**Source material**
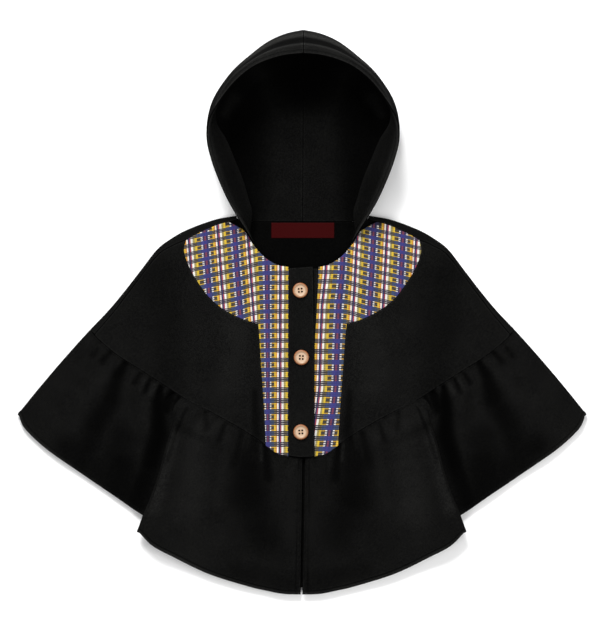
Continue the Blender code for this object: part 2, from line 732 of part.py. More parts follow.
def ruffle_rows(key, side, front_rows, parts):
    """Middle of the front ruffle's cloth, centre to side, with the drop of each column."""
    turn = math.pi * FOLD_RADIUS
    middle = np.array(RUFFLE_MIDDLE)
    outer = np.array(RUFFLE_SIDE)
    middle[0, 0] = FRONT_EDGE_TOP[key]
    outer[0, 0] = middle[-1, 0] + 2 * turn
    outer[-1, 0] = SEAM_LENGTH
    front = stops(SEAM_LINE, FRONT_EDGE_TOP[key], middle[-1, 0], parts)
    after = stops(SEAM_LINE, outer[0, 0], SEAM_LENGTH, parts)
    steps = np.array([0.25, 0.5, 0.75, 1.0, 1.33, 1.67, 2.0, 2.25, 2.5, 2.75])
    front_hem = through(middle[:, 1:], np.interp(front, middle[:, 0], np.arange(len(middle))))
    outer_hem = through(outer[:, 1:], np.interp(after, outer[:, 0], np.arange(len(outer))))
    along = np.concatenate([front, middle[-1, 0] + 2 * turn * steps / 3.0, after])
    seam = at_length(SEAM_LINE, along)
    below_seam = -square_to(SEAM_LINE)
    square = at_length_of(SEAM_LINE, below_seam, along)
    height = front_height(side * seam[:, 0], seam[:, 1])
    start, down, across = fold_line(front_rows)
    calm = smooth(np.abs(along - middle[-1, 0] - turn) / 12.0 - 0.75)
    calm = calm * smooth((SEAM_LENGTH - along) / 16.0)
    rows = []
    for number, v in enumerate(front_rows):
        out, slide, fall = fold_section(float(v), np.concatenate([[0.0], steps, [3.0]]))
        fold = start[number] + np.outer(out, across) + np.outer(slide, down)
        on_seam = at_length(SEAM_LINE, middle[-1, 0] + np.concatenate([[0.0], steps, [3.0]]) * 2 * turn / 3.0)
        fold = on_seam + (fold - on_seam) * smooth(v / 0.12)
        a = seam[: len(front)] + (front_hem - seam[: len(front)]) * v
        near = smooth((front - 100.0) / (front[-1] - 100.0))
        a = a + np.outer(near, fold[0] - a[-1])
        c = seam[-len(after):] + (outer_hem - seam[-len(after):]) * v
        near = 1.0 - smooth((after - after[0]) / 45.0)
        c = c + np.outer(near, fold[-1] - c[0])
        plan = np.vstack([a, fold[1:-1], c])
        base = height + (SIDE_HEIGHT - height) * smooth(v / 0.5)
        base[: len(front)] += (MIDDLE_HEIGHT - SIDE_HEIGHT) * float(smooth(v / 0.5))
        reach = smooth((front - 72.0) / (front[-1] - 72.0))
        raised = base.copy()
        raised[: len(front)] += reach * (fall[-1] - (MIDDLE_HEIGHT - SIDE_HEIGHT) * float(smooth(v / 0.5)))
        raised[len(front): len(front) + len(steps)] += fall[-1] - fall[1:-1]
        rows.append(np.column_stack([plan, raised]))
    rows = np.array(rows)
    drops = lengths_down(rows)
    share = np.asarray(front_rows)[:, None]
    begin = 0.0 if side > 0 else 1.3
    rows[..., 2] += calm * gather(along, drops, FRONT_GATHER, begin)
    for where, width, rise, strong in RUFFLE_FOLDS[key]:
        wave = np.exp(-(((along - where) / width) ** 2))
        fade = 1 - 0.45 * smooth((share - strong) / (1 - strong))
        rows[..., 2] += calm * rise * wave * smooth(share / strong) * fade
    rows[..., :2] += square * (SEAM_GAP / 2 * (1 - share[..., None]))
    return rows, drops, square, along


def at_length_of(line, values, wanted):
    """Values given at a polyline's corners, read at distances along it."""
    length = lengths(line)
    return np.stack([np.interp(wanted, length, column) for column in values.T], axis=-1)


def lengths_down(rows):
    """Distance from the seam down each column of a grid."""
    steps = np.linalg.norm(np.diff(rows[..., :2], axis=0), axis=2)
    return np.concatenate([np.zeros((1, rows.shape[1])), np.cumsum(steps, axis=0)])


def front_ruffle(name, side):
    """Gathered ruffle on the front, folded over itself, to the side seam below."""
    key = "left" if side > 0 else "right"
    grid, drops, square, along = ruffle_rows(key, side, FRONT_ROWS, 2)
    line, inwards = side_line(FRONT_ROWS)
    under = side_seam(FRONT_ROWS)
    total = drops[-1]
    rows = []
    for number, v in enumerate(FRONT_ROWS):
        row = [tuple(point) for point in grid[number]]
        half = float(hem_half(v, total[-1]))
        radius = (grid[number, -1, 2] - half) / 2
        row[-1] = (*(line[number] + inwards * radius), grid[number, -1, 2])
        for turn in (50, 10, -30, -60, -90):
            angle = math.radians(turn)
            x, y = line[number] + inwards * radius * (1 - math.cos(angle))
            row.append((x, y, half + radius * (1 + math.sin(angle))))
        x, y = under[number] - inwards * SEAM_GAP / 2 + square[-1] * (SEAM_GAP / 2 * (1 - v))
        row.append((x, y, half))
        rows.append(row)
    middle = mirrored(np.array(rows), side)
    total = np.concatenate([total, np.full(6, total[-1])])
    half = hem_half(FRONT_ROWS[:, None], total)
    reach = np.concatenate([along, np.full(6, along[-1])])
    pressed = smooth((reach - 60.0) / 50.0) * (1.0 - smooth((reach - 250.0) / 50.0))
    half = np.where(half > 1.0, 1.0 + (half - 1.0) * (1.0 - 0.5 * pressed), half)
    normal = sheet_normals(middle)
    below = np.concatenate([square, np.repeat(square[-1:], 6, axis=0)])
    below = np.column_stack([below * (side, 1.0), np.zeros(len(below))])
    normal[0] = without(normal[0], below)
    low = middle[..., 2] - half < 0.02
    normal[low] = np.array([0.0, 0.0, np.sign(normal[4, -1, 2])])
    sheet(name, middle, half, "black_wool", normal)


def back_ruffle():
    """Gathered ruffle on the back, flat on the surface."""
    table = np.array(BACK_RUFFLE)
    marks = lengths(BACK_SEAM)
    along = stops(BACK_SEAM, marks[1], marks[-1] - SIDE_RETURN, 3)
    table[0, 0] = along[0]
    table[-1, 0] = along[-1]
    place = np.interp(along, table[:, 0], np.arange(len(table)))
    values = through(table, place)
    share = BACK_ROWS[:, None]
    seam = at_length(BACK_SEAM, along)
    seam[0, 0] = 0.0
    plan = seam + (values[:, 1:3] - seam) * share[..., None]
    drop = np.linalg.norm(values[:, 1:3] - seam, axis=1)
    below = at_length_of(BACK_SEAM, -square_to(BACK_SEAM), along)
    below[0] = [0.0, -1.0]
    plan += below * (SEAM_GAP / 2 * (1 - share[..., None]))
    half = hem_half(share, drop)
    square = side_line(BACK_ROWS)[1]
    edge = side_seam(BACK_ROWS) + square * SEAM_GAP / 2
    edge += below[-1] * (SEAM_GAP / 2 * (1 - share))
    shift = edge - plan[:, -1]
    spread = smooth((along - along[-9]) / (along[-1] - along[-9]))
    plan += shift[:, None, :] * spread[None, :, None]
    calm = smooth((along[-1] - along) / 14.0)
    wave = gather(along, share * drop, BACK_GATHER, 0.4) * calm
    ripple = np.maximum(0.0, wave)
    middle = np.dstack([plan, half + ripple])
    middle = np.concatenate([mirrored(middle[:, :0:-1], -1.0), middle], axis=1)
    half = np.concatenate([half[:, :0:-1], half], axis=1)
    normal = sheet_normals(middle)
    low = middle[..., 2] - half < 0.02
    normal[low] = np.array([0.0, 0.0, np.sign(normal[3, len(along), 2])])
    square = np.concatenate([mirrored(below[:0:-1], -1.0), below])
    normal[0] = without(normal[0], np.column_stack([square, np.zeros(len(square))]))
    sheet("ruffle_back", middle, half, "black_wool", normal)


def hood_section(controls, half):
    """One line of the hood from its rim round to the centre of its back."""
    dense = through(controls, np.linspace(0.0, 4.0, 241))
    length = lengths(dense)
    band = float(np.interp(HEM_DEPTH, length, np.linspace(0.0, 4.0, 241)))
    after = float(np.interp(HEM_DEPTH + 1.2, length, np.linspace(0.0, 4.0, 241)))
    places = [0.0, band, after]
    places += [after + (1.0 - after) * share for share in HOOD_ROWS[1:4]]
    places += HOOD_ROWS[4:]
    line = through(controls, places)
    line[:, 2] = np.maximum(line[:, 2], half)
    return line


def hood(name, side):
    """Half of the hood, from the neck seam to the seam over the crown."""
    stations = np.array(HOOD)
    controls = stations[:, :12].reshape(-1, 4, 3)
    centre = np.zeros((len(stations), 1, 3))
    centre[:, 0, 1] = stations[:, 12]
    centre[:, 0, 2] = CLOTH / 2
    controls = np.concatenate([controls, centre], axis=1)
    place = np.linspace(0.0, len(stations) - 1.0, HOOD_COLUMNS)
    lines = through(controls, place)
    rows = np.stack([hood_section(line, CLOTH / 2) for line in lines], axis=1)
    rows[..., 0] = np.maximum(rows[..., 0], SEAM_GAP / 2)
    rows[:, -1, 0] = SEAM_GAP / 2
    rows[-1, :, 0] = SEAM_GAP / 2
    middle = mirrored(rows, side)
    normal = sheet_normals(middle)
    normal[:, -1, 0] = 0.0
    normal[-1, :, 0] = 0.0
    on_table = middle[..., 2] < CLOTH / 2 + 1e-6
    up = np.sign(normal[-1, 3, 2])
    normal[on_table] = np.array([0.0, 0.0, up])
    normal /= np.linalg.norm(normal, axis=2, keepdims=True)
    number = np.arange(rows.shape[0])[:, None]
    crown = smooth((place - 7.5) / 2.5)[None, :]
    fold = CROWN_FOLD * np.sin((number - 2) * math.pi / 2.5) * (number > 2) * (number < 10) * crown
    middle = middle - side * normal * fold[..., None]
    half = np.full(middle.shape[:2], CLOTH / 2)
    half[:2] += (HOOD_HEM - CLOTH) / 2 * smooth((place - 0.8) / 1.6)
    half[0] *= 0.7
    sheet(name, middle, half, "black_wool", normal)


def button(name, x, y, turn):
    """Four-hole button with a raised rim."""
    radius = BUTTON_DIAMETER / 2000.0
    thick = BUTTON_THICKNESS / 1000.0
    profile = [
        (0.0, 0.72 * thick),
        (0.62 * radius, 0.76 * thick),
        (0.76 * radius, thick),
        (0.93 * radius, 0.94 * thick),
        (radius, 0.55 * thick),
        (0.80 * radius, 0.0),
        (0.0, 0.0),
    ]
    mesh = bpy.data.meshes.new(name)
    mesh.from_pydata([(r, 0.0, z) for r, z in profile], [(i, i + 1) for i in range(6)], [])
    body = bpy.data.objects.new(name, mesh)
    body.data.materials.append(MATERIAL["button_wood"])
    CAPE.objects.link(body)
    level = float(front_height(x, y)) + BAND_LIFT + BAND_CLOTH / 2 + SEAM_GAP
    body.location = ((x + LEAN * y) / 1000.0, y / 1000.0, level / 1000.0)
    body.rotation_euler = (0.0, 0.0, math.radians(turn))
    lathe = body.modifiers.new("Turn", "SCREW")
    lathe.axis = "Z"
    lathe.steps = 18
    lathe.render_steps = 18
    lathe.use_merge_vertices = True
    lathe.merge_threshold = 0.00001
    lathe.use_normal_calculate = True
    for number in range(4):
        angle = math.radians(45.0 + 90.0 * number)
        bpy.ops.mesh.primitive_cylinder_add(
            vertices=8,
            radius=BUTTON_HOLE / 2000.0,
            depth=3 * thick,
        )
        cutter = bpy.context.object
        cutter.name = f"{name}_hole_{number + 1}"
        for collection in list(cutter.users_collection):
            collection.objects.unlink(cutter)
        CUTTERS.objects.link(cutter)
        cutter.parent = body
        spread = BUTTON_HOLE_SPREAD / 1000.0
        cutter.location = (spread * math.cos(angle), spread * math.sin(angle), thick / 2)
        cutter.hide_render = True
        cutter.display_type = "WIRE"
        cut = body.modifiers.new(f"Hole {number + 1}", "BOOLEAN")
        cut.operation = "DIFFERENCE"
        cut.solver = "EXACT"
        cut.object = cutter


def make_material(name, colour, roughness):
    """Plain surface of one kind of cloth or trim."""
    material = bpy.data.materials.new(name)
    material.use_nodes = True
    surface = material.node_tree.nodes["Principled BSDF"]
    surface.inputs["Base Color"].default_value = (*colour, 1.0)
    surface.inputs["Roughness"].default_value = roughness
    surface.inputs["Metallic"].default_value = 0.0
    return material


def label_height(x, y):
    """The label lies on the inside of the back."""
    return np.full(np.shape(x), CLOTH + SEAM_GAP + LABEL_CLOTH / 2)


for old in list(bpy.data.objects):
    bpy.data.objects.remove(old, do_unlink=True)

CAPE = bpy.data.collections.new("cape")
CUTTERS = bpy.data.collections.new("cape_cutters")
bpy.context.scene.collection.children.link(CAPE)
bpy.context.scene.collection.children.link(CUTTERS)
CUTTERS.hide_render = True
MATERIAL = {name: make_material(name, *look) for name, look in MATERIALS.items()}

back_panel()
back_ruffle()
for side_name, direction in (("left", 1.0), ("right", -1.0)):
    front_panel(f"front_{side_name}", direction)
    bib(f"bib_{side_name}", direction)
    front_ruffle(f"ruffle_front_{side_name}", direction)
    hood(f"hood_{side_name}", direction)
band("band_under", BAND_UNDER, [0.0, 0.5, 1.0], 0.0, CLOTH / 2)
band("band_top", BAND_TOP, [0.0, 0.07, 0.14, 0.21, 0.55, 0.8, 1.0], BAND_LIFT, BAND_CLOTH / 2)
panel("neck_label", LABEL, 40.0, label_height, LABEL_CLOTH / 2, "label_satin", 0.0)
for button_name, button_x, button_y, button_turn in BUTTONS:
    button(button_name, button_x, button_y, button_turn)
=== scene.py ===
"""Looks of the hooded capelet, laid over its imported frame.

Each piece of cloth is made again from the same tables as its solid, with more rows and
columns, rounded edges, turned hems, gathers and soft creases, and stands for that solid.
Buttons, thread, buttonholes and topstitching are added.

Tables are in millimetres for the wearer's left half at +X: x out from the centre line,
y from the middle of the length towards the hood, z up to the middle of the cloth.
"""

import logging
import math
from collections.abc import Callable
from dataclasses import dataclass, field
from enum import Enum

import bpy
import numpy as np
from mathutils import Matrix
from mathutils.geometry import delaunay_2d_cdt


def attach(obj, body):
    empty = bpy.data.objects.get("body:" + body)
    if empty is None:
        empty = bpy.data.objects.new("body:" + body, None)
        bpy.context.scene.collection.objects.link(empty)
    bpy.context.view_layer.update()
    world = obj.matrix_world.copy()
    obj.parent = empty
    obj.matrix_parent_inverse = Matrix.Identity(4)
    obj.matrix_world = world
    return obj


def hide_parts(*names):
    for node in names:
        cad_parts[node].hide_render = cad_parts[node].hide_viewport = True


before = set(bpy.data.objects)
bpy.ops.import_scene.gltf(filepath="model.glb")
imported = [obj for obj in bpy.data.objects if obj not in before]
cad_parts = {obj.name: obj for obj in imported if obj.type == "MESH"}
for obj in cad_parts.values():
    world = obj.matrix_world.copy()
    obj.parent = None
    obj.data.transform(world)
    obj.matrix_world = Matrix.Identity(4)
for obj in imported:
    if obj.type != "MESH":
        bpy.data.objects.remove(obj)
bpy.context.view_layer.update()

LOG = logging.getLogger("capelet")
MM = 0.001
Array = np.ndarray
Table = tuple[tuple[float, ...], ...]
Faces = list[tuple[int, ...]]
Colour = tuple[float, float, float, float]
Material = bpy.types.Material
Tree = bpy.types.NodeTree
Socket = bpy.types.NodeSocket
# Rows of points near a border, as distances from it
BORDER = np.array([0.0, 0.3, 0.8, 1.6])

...

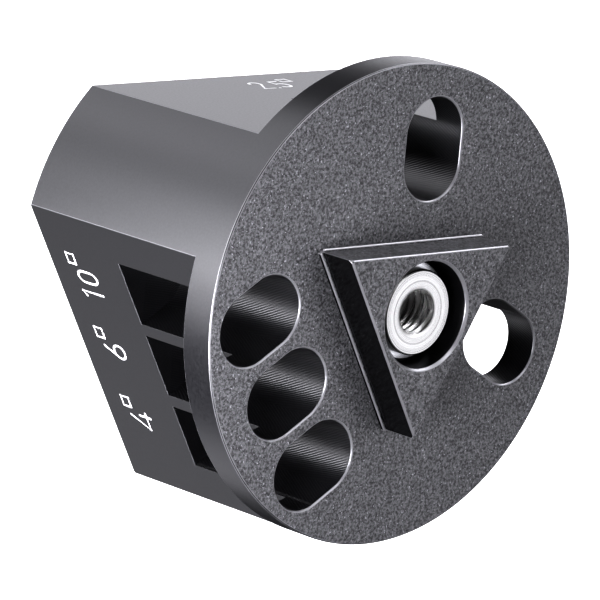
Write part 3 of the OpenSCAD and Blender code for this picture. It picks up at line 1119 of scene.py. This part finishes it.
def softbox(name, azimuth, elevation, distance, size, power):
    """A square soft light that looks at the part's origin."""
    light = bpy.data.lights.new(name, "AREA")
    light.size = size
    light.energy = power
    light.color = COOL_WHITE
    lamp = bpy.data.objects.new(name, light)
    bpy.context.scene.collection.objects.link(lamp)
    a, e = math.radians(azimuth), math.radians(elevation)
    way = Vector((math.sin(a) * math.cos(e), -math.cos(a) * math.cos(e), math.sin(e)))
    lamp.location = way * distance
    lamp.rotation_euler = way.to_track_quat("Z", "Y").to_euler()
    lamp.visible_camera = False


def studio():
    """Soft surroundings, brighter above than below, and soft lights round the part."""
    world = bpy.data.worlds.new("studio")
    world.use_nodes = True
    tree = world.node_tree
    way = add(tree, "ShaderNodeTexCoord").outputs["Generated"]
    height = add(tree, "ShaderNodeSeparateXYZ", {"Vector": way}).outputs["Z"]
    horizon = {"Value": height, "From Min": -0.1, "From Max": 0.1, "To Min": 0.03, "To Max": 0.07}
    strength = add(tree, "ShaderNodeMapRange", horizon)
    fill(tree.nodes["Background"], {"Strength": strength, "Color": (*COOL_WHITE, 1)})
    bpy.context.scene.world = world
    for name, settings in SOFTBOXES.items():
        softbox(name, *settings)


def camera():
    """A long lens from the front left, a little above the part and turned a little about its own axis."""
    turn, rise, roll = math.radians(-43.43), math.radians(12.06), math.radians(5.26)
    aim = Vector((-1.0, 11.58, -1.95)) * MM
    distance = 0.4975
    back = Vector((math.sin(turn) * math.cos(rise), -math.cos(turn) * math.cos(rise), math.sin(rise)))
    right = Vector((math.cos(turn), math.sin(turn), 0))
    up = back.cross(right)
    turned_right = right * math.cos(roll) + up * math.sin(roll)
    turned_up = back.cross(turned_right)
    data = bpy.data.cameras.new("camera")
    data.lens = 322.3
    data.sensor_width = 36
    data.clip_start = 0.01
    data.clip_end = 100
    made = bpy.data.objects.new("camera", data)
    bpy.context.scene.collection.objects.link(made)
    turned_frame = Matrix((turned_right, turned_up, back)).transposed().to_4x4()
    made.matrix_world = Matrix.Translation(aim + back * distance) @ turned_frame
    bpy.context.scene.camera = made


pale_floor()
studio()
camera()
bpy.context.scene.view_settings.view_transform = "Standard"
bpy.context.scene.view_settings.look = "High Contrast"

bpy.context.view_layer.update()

**What you will do**
Everything from the line containing "Write part 3" down to the line containing "lamp.visible_camera = False" should be retyped exactly, both lines included, and nothing more.

**Final answer**
Write part 3 of the OpenSCAD and Blender code for this picture. It picks up at line 1119 of scene.py. This part finishes it.
def softbox(name, azimuth, elevation, distance, size, power):
    """A square soft light that looks at the part's origin."""
    light = bpy.data.lights.new(name, "AREA")
    light.size = size
    light.energy = power
    light.color = COOL_WHITE
    lamp = bpy.data.objects.new(name, light)
    bpy.context.scene.collection.objects.link(lamp)
    a, e = math.radians(azimuth), math.radians(elevation)
    way = Vector((math.sin(a) * math.cos(e), -math.cos(a) * math.cos(e), math.sin(e)))
    lamp.location = way * distance
    lamp.rotation_euler = way.to_track_quat("Z", "Y").to_euler()
    lamp.visible_camera = False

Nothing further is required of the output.